The corona risk-off guided global FX yesterday, but parts of the market deviated from the standard script. Most striking, the dollar was in the defensive. The sharp decline in US yields reduced its relative safe haven appeal. The decline in USD/JPY wasn't that surprising (close 110.72 from 111.61), but the USD also lost (modest) ground against the euro (1.0854 from 1.0847), which is in bad shape of late, as the Fed has much more room to cut rates than the ECB. Other risk-off repositioning was mostly in line with the standard script. Smaller, less liquid currencies suffered. The Swiss franc touched strongest level since 2015 against the euro, but EUR/CHF rebounded on suspected SNB interventions (close 1.0625).

This morning, Japan has to catch up on yesterday's sell-off as it reopens after a holiday.
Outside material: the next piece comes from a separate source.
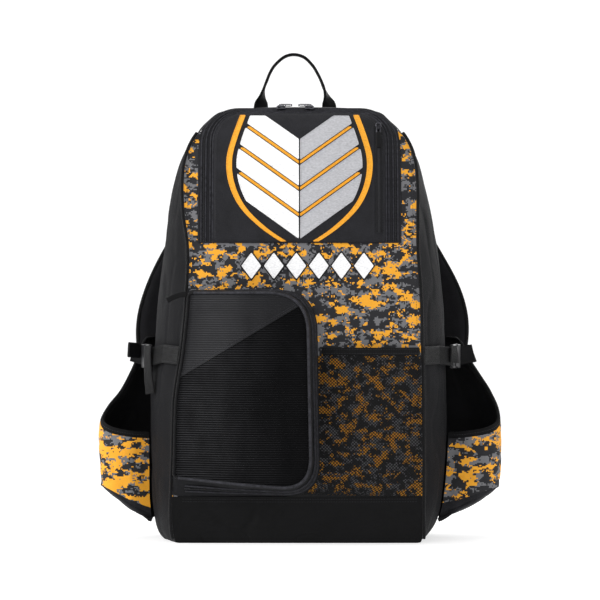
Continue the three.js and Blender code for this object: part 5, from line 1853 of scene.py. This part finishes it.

The sell-off on Chinese markets slows. Korea rebounds and US equity futures also try a comeback after yesterday's steep losses.

The yuan is trading slightly stronger (USD/CNY 7.0150). The dollar also bottoms is line with US yields (USD/JPY 110.80 area; EUR/USD 1.0850).

Today, French business confidence and the details of German Q4 growth are on the agenda. In the US, consumer confidence (Conf. board) will be published. Data will probably be overshadowed by the corona-driven market dynamics. There might be an asymmetric risk for US consumer confidence, with the dollar being vulnerable to a negative surprise.

Yesterday, the USD struggled against other majors on the sharp decline in US yields. The latter can't continue at the same pace even if markets maintain the view that the Fed will likely be forced to step in. Yesterday, we advocated that some more erratic (neutral) trading pattern in the likes of EUR/USD or USD/JPY as the corona story develops. Considering yesterday's price action, we maintain that assessment. The EUR/USD technical picture deteriorated substantially of late, but the 1.0778 level survived. It's too early to call of the EUR/USD alert, but the pressure is easing, at least temporarily.

Yesterday, sterling slightly underperformed both against the dollar and the euro. The risk-off and uncertainty on the UK-EU trade talks weighed on the UK currency. The market again anticipates BoE rate cut later this year to counterbalance the potential economic fall-out of corona. Today, the CBI retail data are expected solid, but we don't expect them to change fortunes for the sterling. The ERU/GBP 0.8276 is a solid support. We expect more consolidation in the 0.8350/0.8450 range.